Why Traditional Compliance Programs Are Insufficient for AI Risk

Legacy disclosure controls and compliance programs were designed for traditional assets and business models. They are fundamentally inadequate for AI systems because AI systems are dynamic. Unlike software that behaves consistently once deployed, AI models learn, drift, and behave differently as data distributions shift over time. A model that is compliant on its release date may not remain compliant six months later.

This creates a continuous compliance obligation that traditional annual audit cycles cannot address. Organizations must implement ongoing monitoring systems that detect when AI model behavior deviates from validated baselines. They must maintain end-to-end audit trails of data inputs, model decisions, and output actions. They must establish defined processes for human review of AI decisions in contexts where outcomes significantly affect individuals.

The regulatory landscape is also fragmenting globally, making a single compliance strategy impossible. Europe's EU AI Act introduces a four-tier risk classification model with mandatory conformity assessments for high-risk systems. China's approach is fundamentally different, emphasizing data localization and algorithm filing with the Cyberspace Administration of China. Multinationals must build systems that are architecturally interoperable while respecting deep regional differences in data sovereignty and content control.

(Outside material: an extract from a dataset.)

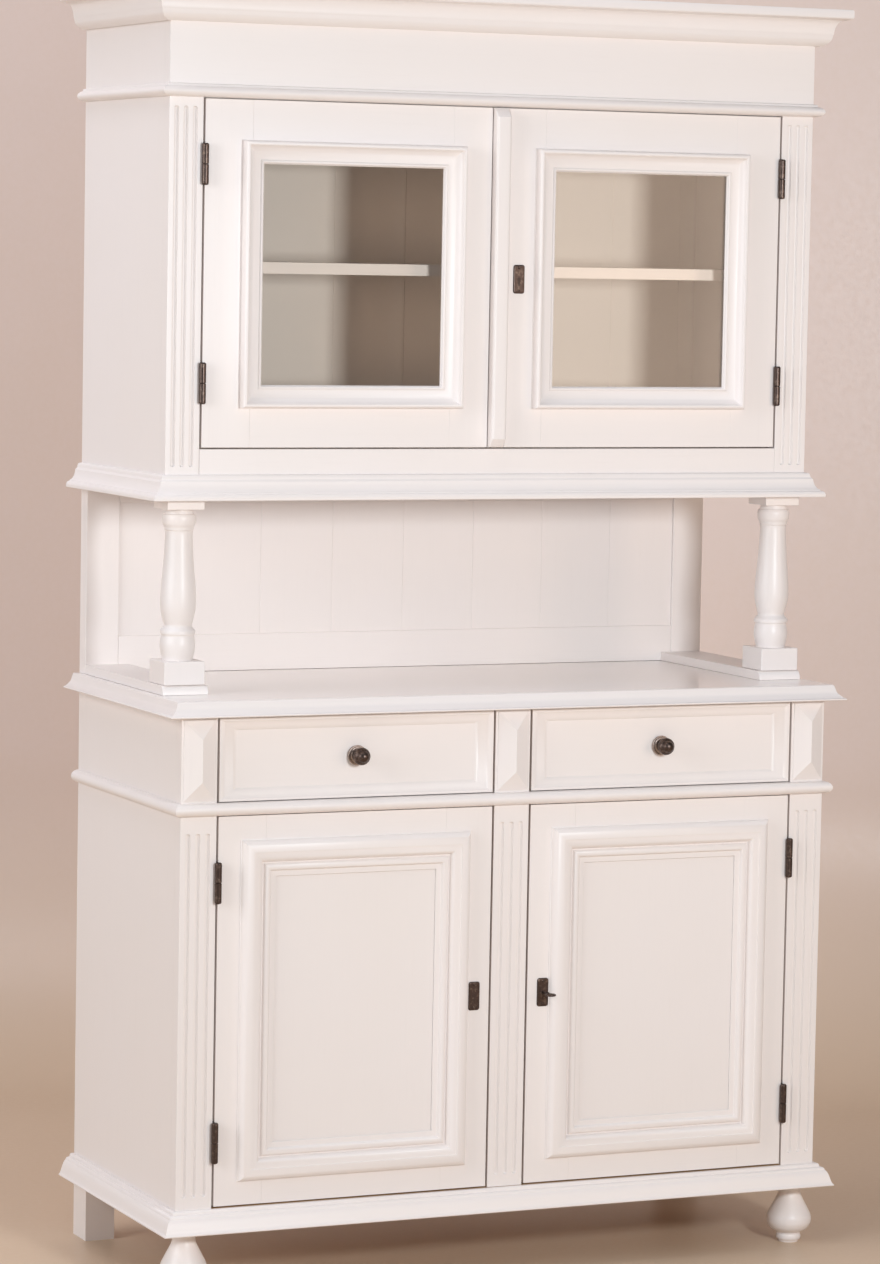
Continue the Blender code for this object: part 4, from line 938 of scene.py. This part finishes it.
def lowerDoor(name):
    # the frame, and a raised moulding mitred round the panel
    prefix = "lower_" + name
    low, high = span(prefix + "_door_panel")
    stile = lowerDoorLook["stile"] * mm
    topRoom = lowerDoorLook["topRoom"] * mm
    x0, x1 = low[0] - seat - stile, high[0] + seat + stile
    z0, z1 = low[2] - seat - stile, high[2] + seat + stile + topRoom
    opening = (x0 + stile, x1 - stile, z0 + stile, z1 - stile - topRoom)
    shells = framed((x0, x1, z0, z1), opening, baseFront)
    rise = lowerDoorLook["mouldingRise"]
    moulding = profileOf(
        line((0.0, -1.0), (0.0, 1.6), (1.2, 1.9)),
        bend((18.8, 1.9), (17.4, rise - 1.9), 174, 92, 12),
        line((19.6, rise), (20.4, rise - 0.2), (20.8, rise - 1.5)),
        bend((21.0, 3.6), (14.6, rise - 5.2), 86, 8, 10),
        line((35.8, 3.2), (36.6, 1.4), (38.6, 1.2)),
        bend((44.8, 1.6), (5.6, 4.4), 172, 8, 10),
        line((51.2, 1.2), (52.4, 1.0), (59.2, 0.6), (60.0, -0.2), (60.0, -1.0)),
    ) * mm
    start = lowerDoorLook["mouldingStart"] * mm
    around = (x0 + start, x1 - start, z0 + start, z1 - start)
    shells.append(ringFrame(moulding, around, baseFront, (2, 0, 2, 0)))
    makePiece(name + "LowerDoor", shells, paints, prefix + "_door", [prefix + "_door_frame"])
    dress(prefix + "_door_panel", paintUpright)


def upperDoor(name, side):
    # the frame, a moulding mitred round the pane, and the beads that hold it from behind
    prefix = "upper_" + name
    low, high = span(prefix + "_glass")
    opening = (low[0] - seat, high[0] + seat, low[2] - seat, high[2] + seat)
    stiles = (upperDoorLook["hingeStile"] * mm, upperDoorLook[name + "Stile"] * mm)[::-side]
    z0, z1 = levels(prefix + "_door_frame")
    rect = (opening[0] - stiles[0], opening[1] + stiles[1], z0, z1 + upperDoorLook["topRoom"] * mm)
    shells = framed(rect, opening, upperFront)
    rise = upperDoorLook["mouldingRise"]
    moulding = profileOf(
        line((0.0, -1.0), (0.0, 2.0), (0.9, 2.2)),
        bend((4.6, rise * 0.52), (3.9, rise * 0.48), 206, 96, 10),
        line((5.6, rise), (6.8, rise - 0.2), (7.3, rise - 1.6)),
        bend((30.4, rise - 0.4), (22.6, rise - 4.4), 186, 264, 12),
        line((29.6, 3.9)),
        bend((32.6, 3.2), (2.6, 2.9), 158, 8, 8),
        line((35.6, 2.6), (36.5, 1.4), (36.5, -1.0)),
    ) * mm
    inset = upperDoorLook["mouldingInset"] * mm
    around = (opening[0] - inset, opening[1] + inset, opening[2] - inset, opening[3] + inset)
    shells.append(ringFrame(moulding, around, upperFront, (2, 0, 2, 0)))
    beadFront = high[1] + seat
    bead = upperDoorLook["bead"] * mm
    beadProfile = profileOf(
        line((0.0, 0.0), (0.0, -bead), (bead * 0.35, -bead)),
        bend((bead * 0.35, -bead * 0.45), (bead * 0.62, bead * 0.55), -88, -4, 6),
        line((bead, 0.0)),
    )
    shells.append(ringFrame(beadProfile, opening, beadFront, (2, 0, 2, 0)))
    makePiece(name + "UpperDoor", shells, paints, prefix + "_door", [prefix + "_door_frame"])
    dress(prefix + "_glass", clearGlass)


def meetingStrip():
    # a flat-faced section carried upright, lower at both ends
    (x0, front, z0), (x1, face, z1) = span("meeting_strip")
    width = x1 - x0
    rise = face - front
    across = profileOf(
        line((0, 0), (width, 0), (width, rise - 0.0110)),
        bend((width - 0.0062, rise - 0.0110), (0.0062, 0.0108), 4, 84, 9),
        line((width - 0.0085, rise), (0.0050, rise)),
        bend((0.0040, rise - 0.0050), (0.0040, 0.0050), 96, 178, 7),
    )
    slope = 12.5 * mm
    rows = []
    for z, share in ((z0, 0.3), (z0 + slope, 1.0), (z1 - slope, 1.0), (z1, 0.3)):
        height = np.minimum(across[:, 1], rise) * np.where(across[:, 1] > 0.001, share, 1.0)
        rows.append(np.stack([x0 + across[:, 0], face - height, np.full(len(across), z)], -1))
    shell = gridShell(np.stack(rows, 0), wrapColumns=True, capRows=True, finish=2)
    makePiece("meetingStrip", [shell], paints, "upper_right_door", ["meeting_strip"])


for name, side in sides:
    lowerDoor(name)
    upperDoor(name, side)
meetingStrip()
print("doors ready")


# Drawers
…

For boards and executives, the message is clear: AI governance is no longer optional, and treating it as a compliance checkbox is a liability risk. Boards that implement verifiable, quantified AI governance frameworks transform a regulatory burden into a competitive advantage with investors, insurers, and regulators. Those that fail to act face personal liability exposure, enforcement actions, and shareholder litigation.